Even in 2003, the year after the Angels won the franchise's first World Series, they were still outdrawn by the Dodgers to the tune of 1,000 more fans per game.
But now the tide is turning. Last season, the Angels had more fans at their games than the Dodgers for the first time ever. The Los Angeles Angels used their name change to their advantage. Last season, they capitalized on anger towards former Dodgers owner Frank McCourt's mismanagement of the team, and apathy over the Boys in Blue never getting closer than nine games out of the division lead from July on.
Anaheim may not be Los Angeles, but it is still centrally located to draw on a large market. More than 12 million people live within 35 miles of Angel Stadium, including about 5 million Hispanic people. If anyone in baseball today can draw Latino fans, it's Pujols. He's Dominican, he's pretty much without scandal, and even non-baseball fans know the name. Hell, the team has already sold 1,000 season-ticket packages in less than 48 hours after the contract was announced.
It's impossible to know how long the Albert honeymoon will last in SoCal. Hell, he got moved down the pecking order even before the 5 o'clock news on Thursday by the Chris Paul yes-he's-coming-no-he's-not saga. But there's little doubt that Angel Stadium will be packed by jerseys with "Pujols" stitched on the back when April rolls around.
(Let's take a moment to tear apart this junk of a column by Kevin Baxter at the L.A. Times. He interviewed two people who were excited about the Pujols' signing, then decides to go on a worthless tangent. Baxter decides that Pujols won't draw Latino crowds like Manny Ramirez did for the Dodgers, since there are less than 6,000 Dominicans in the region. That would be all well and good, except Ramirez is Dominican too. And if you can find one Angels fan that agrees with the crux of Baxter's argument, that Pujols will be seen as a mercenary and has damaged his reputation for Southern Californians, the Brooklyn Bridge is theirs to keep.)
But to Baxter's credit, he did some reporting on Thursday and pinpointed the reasons that getting Pujols was worth it -- 150 million reasons, to be exact. That's the average annual value of the Angels' reported television deal with Fox Sports, triple the amount that owner Arte Moreno was getting under the previous contract. Under a 20-year deal worth $3 billion, Pujols provides marketable star power for the Halos and Fox Sports that will take up half the length of the contract. Angels' TV ratings were down 5.8 percent last season, a trend that Pujols will reverse.
Once the gleam wears off from Moreno's shiny new slugger, there's still the matter of baseball games to be won. After all, it's the only way to keep an audience once Pujols draws them in. The first baseman should add about five wins to the club in 2012 over the guy he's replacing, Mark Trumbo. And new pitcher C.J. Wilson should stand to be worth about three wins more than your average No. 3 pitcher.

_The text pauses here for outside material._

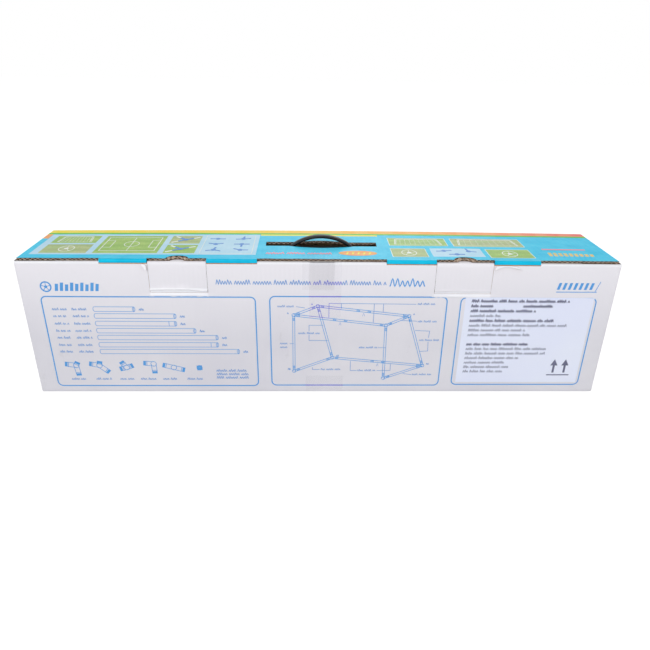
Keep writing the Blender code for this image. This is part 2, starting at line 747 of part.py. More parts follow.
def arm(name, direction, twist):
    """One solid arm of a joint, from its centre to the tip of its spigot, twisted about itself."""
    spigot = spigot_radius()
    end = JOINT_REACH
    item = turned(
        name,
        [
            (0, end),
            (spigot - SPIGOT_TIP, end),
            (spigot, end - SPIGOT_TIP),
            (spigot, JOINT_ARM),
            (TUBE_RADIUS, JOINT_ARM),
            (TUBE_RADIUS, 0),
            (0, 0),
        ],
        JOINT_STEPS,
        CUTTERS,
    )
    turn = Vector(direction).to_track_quat("Z", "Y") @ Quaternion((0, 0, 1), twist)
    item.rotation_euler = turn.to_euler()
    return item


def three_way_joint(name, angle, place, turn):
    """A corner joint: two arms at an angle in the flat, and a third that stands up."""
    ball_mesh = bpy.data.meshes.new(name)
    work = bmesh.new()
    bmesh.ops.create_uvsphere(
        work, u_segments=JOINT_STEPS, v_segments=JOINT_STEPS // 2, radius=JOINT_BALL_RADIUS
    )
    work.to_mesh(ball_mesh)
    work.free()
    joint = bpy.data.objects.new(name, ball_mesh)
    MODEL.objects.link(joint)
    flat = Matrix.Rotation(turn, 3, "Z")
    directions = (
        flat @ Vector((1, 0, 0)),
        flat @ Vector((math.cos(angle), math.sin(angle), 0)),
        Vector((0, 0, 1)),
    )
    for i, direction in enumerate(directions):
        piece = arm(f"{name}_arm", direction, i * ARM_TWIST)
        piece.location = place
        join(joint, piece)
    joint.location = place
    finish(joint, "blue_plastic", 40)


def swept_joint(name, path, radii):
    """A solid round joint that follows a path, with a radius at each of its points."""
    curve = bpy.data.curves.new(name, "CURVE")
    curve.dimensions = "3D"
    curve.bevel_depth = TUBE_RADIUS
    curve.bevel_resolution = 2
    curve.use_fill_caps = True
    spline = curve.splines.new("POLY")
    spline.points.add(len(path) - 1)
    for point, place, radius in zip(spline.points, path, radii):
        point.co = (*place, 1)
        point.radius = radius / TUBE_RADIUS
    item = bpy.data.objects.new(name, curve)
    MODEL.objects.link(item)
    return finish(as_mesh(item, MODEL), "blue_plastic", 40)


def end_run(start, direction, body, sign):
    """Points and radii of a spigot and the body behind it, from the spigot's tip inwards."""
    spigot = spigot_radius()
    step = GAP
    reach = [body + SPIGOT_LENGTH, body + SPIGOT_LENGTH - SPIGOT_TIP, body + step, body]
    radii = [spigot - SPIGOT_TIP, spigot, spigot, TUBE_RADIUS]
    points = [Vector(start) + Vector(direction) * distance for distance in reach]
    return (points, radii) if sign > 0 else (points[::-1], radii[::-1])


def make_elbow(name, corner, turn):
    """A smooth quarter bend that lies flat, with a spigot at each end."""
    bend = ELBOW_BEND_RADIUS
    first, first_radii = end_run((0, bend, 0), (0, 1, 0), ELBOW_ARM, 1)
    quarter = arc((bend, bend), bend, 180, 270, ELBOW_STEPS)
    last, last_radii = end_run((bend, 0, 0), (1, 0, 0), ELBOW_ARM, -1)
    flat = Matrix.Rotation(turn, 4, "Z")
    path = [*first, *(Vector((x, y, 0)) for x, y in quarter), *last]
    placed = [Vector(corner) + flat @ point for point in path]
    swept_joint(name, placed, [*first_radii, *([TUBE_RADIUS] * len(quarter)), *last_radii])


def make_straight(name, centre):
    """A straight joint along X, with a spigot at each end."""
    half = STRAIGHT_BODY / 2
    left, left_radii = end_run(centre, (-1, 0, 0), half, 1)
    right, right_radii = end_run(centre, (1, 0, 0), half, -1)
    swept_joint(name, [*left, *right], [*left_radii, *right_radii])


def make_joint_pair(place, angle, centre_x, layer):
    """Two equal corner joints, head to tail on a layer's outer rows, with slanted arms leaning apart."""
    height = layer_height(layer) + TUBE_RADIUS + GAP + JOINT_BALL_RADIUS
    turn = 0 if angle >= math.pi / 2 else math.pi - angle
    for side, word, row, facing in ((-1, "left", 0, 0), (1, "right", TUBES_PER_LAYER - 1, math.pi)):
        spot = (centre_x + side * PAIR_SHIFT / 2, row_place(layer, row), height)
        three_way_joint(f"{place}_corner_{word}", angle, spot, turn + facing)


def make_joints():
    """The eleven plastic joints of the goal."""
    square = math.radians(90)
    make_joint_pair("front_top", square, FRONT_TOP_PAIR_X, 2)
    make_joint_pair("back_top", square + BACK_LEAN, BACK_TOP_PAIR_X, 2)
    make_joint_pair("back_ground", square - BACK_LEAN, BACK_GROUND_PAIR_X, 3)
    height = TUBE_STACK_TOP + GAP + TUBE_RADIUS
    inset = TUBE_RADIUS + ROW_FRONT_GAP
    make_elbow("front_ground_elbow_left", (LEFT_ELBOW_X, INNER_FRONT + inset, height), 0)
    make_elbow("front_ground_elbow_right", (RIGHT_ELBOW_X, INNER_BACK - inset, height), math.pi)
    for name, row, place in (
        ("straight_joint_front", 2, 0),
        ("straight_joint_back", 2, 1),
        ("straight_joint_ground", 3, 1),
    ):
        centre_x = STRAIGHT_START + place * STRAIGHT_STEP
        make_straight(name, (centre_x, row_place(3, row), layer_height(3)))


def soft_pack(name, size, centre, finish_name):
    """A soft, full pack of an exact outer size: a cage with cut corners, rounded by subdivision."""
    mesh = bpy.data.meshes.new(name)
    work = bmesh.new()
    bmesh.ops.create_cube(work, size=1)
    bmesh.ops.scale(work, vec=size, verts=work.verts)
    work.to_mesh(mesh)
    work.free()
    cage = bpy.data.objects.new(name, mesh)
    MODEL.objects.link(cage)
    corner = cage.modifiers.new("cut_corners", "BEVEL")
    corner.width = min(size) / 4
    corner.segments = 1
    soften = cage.modifiers.new("soften", "SUBSURF")
    soften.levels = 2
    soften.render_levels = 2
    bpy.context.view_layer.update()
    graph = bpy.context.evaluated_depsgraph_get()
    rounded = bpy.data.meshes.new_from_object(cage.evaluated_get(graph))
    bpy.data.objects.remove(cage)
    pack = bpy.data.objects.new(name, rounded)
    MODEL.objects.link(pack)
    bpy.context.view_layer.update()
    shares = [wanted / found for wanted, found in zip(size, pack.dimensions)]
    rounded.transform(Matrix.Diagonal(shares).to_4x4())
    pack.location = centre
    return finish(pack, finish_name, 180)


def make_soft_goods():
    """The folded net on the short tubes, and the bag of rubber sleeves on the posts' ends."""
    net_place = (NET_START + NET_LENGTH / 2, 0, TUBE_STACK_TOP + GAP + NET_HEIGHT / 2)
    soft_pack("folded_net", (NET_LENGTH, NET_DEPTH, NET_HEIGHT), net_place, "net_cord")
    bag_place = (
        SLEEVE_BAG_START + SLEEVE_BAG_SIZE[0] / 2,
        INNER_FRONT + GAP + SLEEVE_BAG_SIZE[1] / 2,
        layer_height(0) + TUBE_RADIUS + GAP + SLEEVE_BAG_SIZE[2] / 2,
    )
    soft_pack("sleeve_bag", SLEEVE_BAG_SIZE, bag_place, "clear_bag")


def main():
    clear_scene()
    make_walls()
    make_ends()
    hinge = make_lid()
    make_front_flaps()
    make_handle(hinge)
    make_label()
    make_tape(hinge)
    make_tubes()
    make_joints()
    make_soft_goods()


main()
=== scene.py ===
import math
import random

import bmesh
import bpy
from mathutils import Matrix, Vector, noise


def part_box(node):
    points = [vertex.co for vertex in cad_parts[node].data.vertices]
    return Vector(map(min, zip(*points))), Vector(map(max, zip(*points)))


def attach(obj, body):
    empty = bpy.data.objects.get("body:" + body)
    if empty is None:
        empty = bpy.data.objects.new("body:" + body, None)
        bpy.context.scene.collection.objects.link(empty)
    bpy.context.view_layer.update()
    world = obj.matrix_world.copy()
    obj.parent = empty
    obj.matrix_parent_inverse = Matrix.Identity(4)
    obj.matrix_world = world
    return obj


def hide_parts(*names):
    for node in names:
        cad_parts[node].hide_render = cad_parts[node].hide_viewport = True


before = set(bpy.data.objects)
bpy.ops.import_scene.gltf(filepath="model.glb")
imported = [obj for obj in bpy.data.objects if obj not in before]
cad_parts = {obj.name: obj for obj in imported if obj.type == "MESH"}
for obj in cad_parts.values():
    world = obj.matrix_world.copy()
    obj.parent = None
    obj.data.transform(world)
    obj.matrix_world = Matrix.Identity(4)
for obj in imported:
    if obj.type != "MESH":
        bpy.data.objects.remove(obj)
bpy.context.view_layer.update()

# Places read from the frame, in metres
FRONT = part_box("front_wall")[0].y
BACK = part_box("back_wall")[1].y
DEPTH = BACK - FRONT
HALF_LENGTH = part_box("front_wall")[1].x
WALL_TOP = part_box("front_wall")[1].z
TAB_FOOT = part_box("right_press_tab")[0].z
LID_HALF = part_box("lid_panel")[1].x
LID_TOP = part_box("lid_panel")[1].z

# Board
BOARD = 0.004
LID_BOTTOM = LID_TOP - BOARD
LINER = 0.0004
MEDIUM = 0.0003
FLUTE_PITCH = 0.0075
FLUTE_STEPS = 8
FOLD_RADIUS = 0.003
FOLD_STATIONS = (0, 0.0002, 0.0007, 0.0015, 0.003)
RAW_EDGE = 0.005
GRID_STEP = 0.008
WALL_GRID_STEP = 0.010
CUT_PAST = 0.001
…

These two major additions set the stage for a great season-long battle between Los Angeles and the Texas Rangers (they of the two straight World Series appearances) in the A.L. West. The fact that the Angels "poached" Wilson from the Rangers adds to the intrigue. Can any other A.L. team match the 1-2-3 starting pitching punch of Jered Weaver, Dan Haren and Wilson?
Anaheim fans are going to enjoy a great team, but as Jonah Keri points out in a fine article at Grantland, no two players are guaranteed to put them over the top. It will certainly help that a fifth playoff spot could be added as early as next season, because the American League looks to be a killer for the next couple of seasons.
There has been far more excitement over Pujols coming to town than the Dodgers' Matt Kemp sticking around, and reasons abound. Even with Kemp, the next couple of years look to be mediocre in Chavez Ravine, playing in a stadium that is overdue for a renovation.
The draw is in Anaheim now, and Southern California will be watching. Be it from the stands of Angel Stadium that Moreno is trying to fill to the gills, or in front of the warming glow of Fox Sports, there will be plenty of money flowing into the Angels' franchise with Pujols aboard. There's plenty of risk in the contract. At $254 million, how can there not be. But Pujols is already paying dividends. And something tells me he will still be pretty good at hitting baseballs for a while to come.